Central Bank Policy Highlights
The U.S. Federal Reserve is weighing the risks around inflation, which remains mildly above its target, and employment, which has shown signs of stagnation. In their March meeting, Fed officials voted to stay on hold at the 3.5-3.75% policy rate. With prospects for energy prices remaining elevated, markets have recently priced out near-term easing, with roughly one Fed rate cut priced for late 2026 or early 2027.
Despite the unfolding energy shock, three central banks proceeded with rate cuts. Brazil’s cut was widely telegraphed, as the central bank had remained on hold for a considerable time to anchor inflation expectations. Against consensus they would stay on hold, Mexican officials maintained an easing bias, though the vote was split. Poland’s central bank expressed a cautious outlook following its latest cut. Colombia was the sole notable central bank seen hiking rates, due to domestic considerations following a large increase in wages.
Country | Prior Rate | New Rate | Cut/Hold/Hike |
|---|---|---|---|
Malaysia | 2.75% | 2.75% | Hold |
Czechia | 3.50% | 3.50% | Hold |
Poland | 4.00% | 3.75% | Cut |
Peru | 4.25% | 4.25% | Hold |
Philippines | 4.25% | 4.25% | Hold |
Chile | 4.50% | 4.50% | Hold |
Indonesia | 4.75% | 4.75% | Hold |
Paraguay | 5.50% | 5.50% | Hold |
Hungary | 6.25% | 6.25% | Hold |
Mexico | 7.00% | 6.75% | Cut |
South Africa | 6.75% | 6.75% | Hold |
Colombia | 10.25% | 11.25% | Hike |
Brazil | 15.00% | 14.75% | Cut |
Kazakhstan | 18.00% | 18.00% | Hold |
Turkey | 37.00% | 37.00% | Hold |
Source: Bloomberg, Country Sources
Market Outlook
EM fundamentals began 2026 on solid footing. Coming into the U.S./Israel conflict with Iran, growth was steady, inflation was contained, real rates were firmly positive, and external accounts were in balance, underpinned by elevated foreign reserves. Financial conditions loosened materially over the past year, helped by strong equity returns and declining interest rates.
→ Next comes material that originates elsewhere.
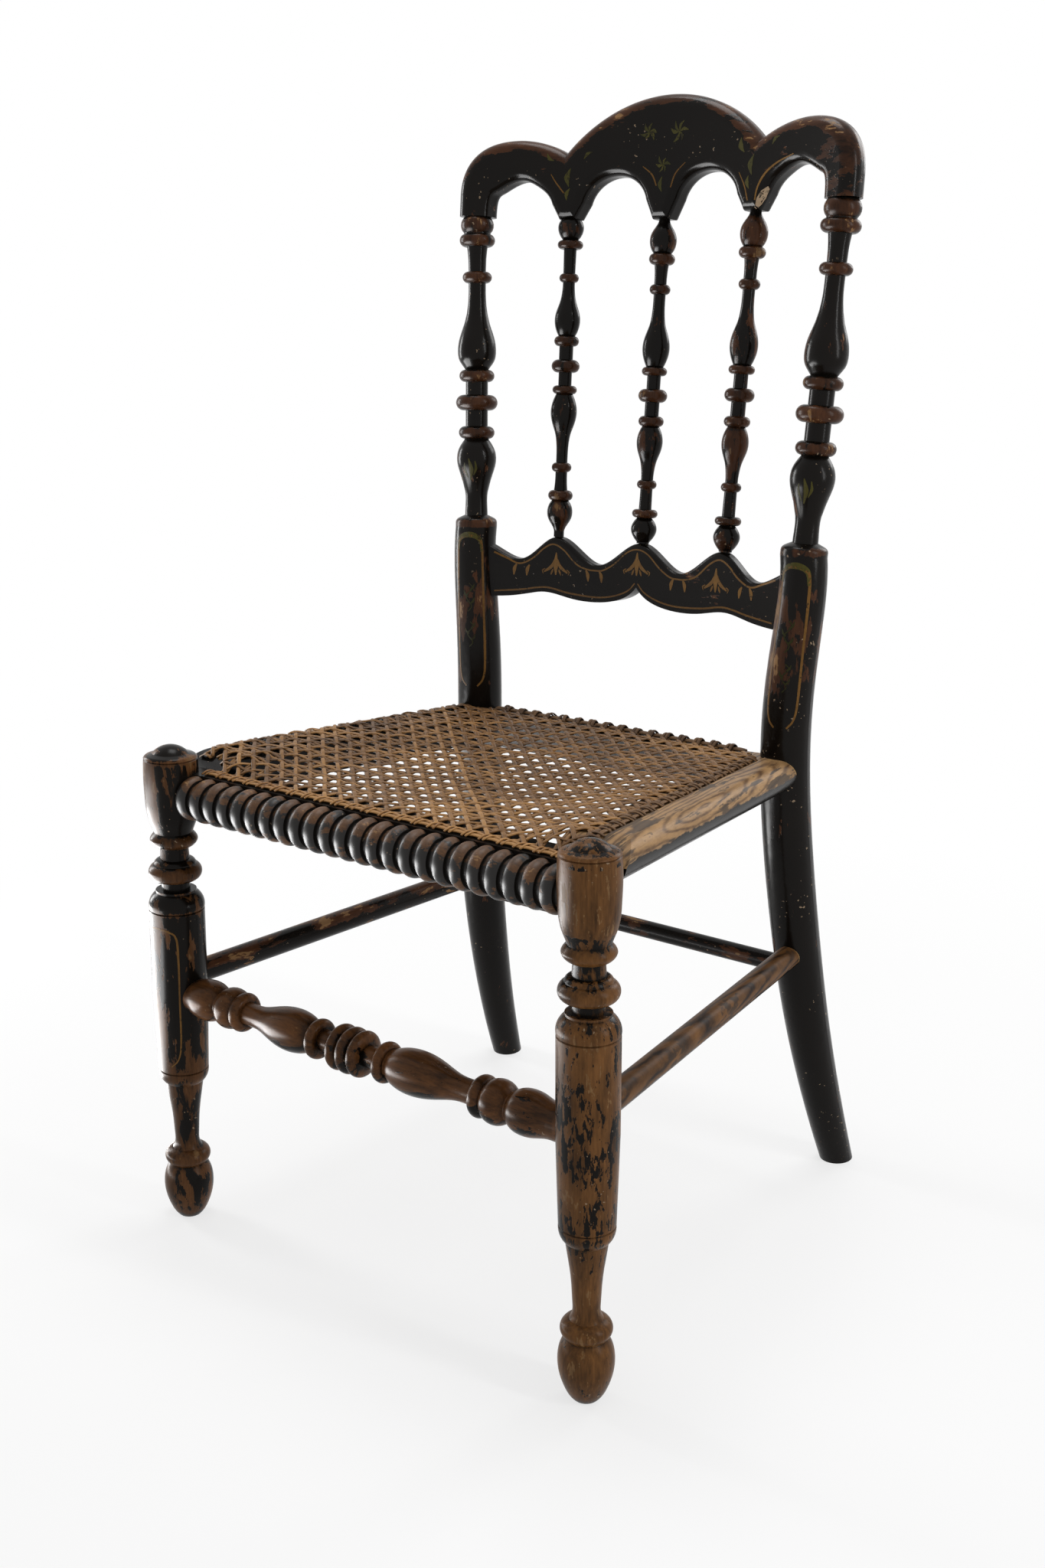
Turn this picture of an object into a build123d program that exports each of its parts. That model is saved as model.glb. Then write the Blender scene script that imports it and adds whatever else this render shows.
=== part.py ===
from build123d import *
import os
from math import atan2, cos, degrees, hypot, pi, radians, sin, sqrt

# Side chair with a ring-turned, painted frame, an arched crest and a caned seat.
# Millimetres, +Z up, +Y to the back, +X to the sitter's left as seen from the front.
# The pieces are drawn with Y = 0 on the front legs and moved at the end, so that the
# origin lies on the floor in the middle of the footprint.

# ---- Driving dimensions ---------------------------------------------------------------

# Stance of the frame
FLOOR = 0.0
LEG_HALF_SPACING_FLOOR = 211.5
LEG_HALF_SPACING_SEAT = 207.5
LEG_LEAN = 9.5                 # how far forward the front feet stand of the leg tops
SEAT_HEIGHT = 396.0            # top of the front seat rail
POST_HALF_SPACING_SEAT = 163.7
POST_SETBACK_SEAT = 342.0      # from the front legs to the posts, at the seat
POST_HALF_SPACING_TOP = 181.2
POST_SETBACK_TOP = 371.6
FOOT_HALF_SPACING_BACK = 192.6
FOOT_SETBACK_BACK = 413.0
CREST_SEAT_HEIGHT = 831.5      # top of the posts, where the crest rail sits

# Front leg, foot to cap
LEG_HEIGHT = 419.0
LEG_RADIUS = 22.6
LEG_FOOT_RADIUS = 20.7
LEG_FOOT_FLAT_RADIUS = 9.6
LEG_ANKLE_RADIUS = 10.2
LEG_NECK_RADIUS = 11.6
LEG_RING_RADIUS = 21.7

# Back post
POST_RADIUS = 20.0             # at the top of its plain length
POST_WAIST_RADIUS = 20.7       # at the seat
POST_FOOT_RADIUS = 14.4
POST_TURNED_FROM = 559.0       # height at which the plain length ends
POST_NECK_RADIUS = 10.1
POST_RING_RADIUS = 19.0
POST_VASE_RADIUS = 17.4

# Spindles
SPINDLE_SPREAD_FOOT = 87.3     # from the middle one to its neighbours, at the stay rail
SPINDLE_SPREAD_TOP = 92.3
SPINDLE_BALL_RADIUS = 11.3
SPINDLE_RING_RADIUS = 12.5
SPINDLE_VASE_RADIUS = 11.7
SPINDLE_NECK_RADIUS = 5.3
SPINDLE_TENON_RADIUS = 3.6
SPINDLE_TENON = 12.0
INVERTED_SPINDLE = -1
INVERTED_SPINDLE_LIFT = 5.0    # the spindle that was put in upside down stands this much higher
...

Looking ahead, higher energy prices are likely to have implications for EM economies, to varying degrees. Under most reasonable scenarios, the economic implications for EM countries should be temporary and manageable.
EM central banks have been easing monetary policy, though most have remained prudent by maintaining a gap between policy rates and inflation. This should serve policymakers well as they navigate the energy price shock, and in most cases we expect central banks to keep rates on hold in the near term. While energy prices will likely remain higher than before the conflict, we would anticipate prices moving lower in the latter half of the year. Adding this to our view that EM currencies should resume appreciation versus the U.S. dollar, we anticipate the inflationary impulse to be contained.
Over the long term, structural forces continue to benefit EM debt, including stronger growth prospects relative to developed markets and a widening set of investment opportunities across nearly 90 countries, spanning sovereign, corporate, and local market bonds. Renewed interest in diversification has been favorable for EM assets, and we expect inflows to resume as the dust settles after the current volatility. In our view, EM debt offers value as a strategic allocation, with attractive yields that can generate income over time.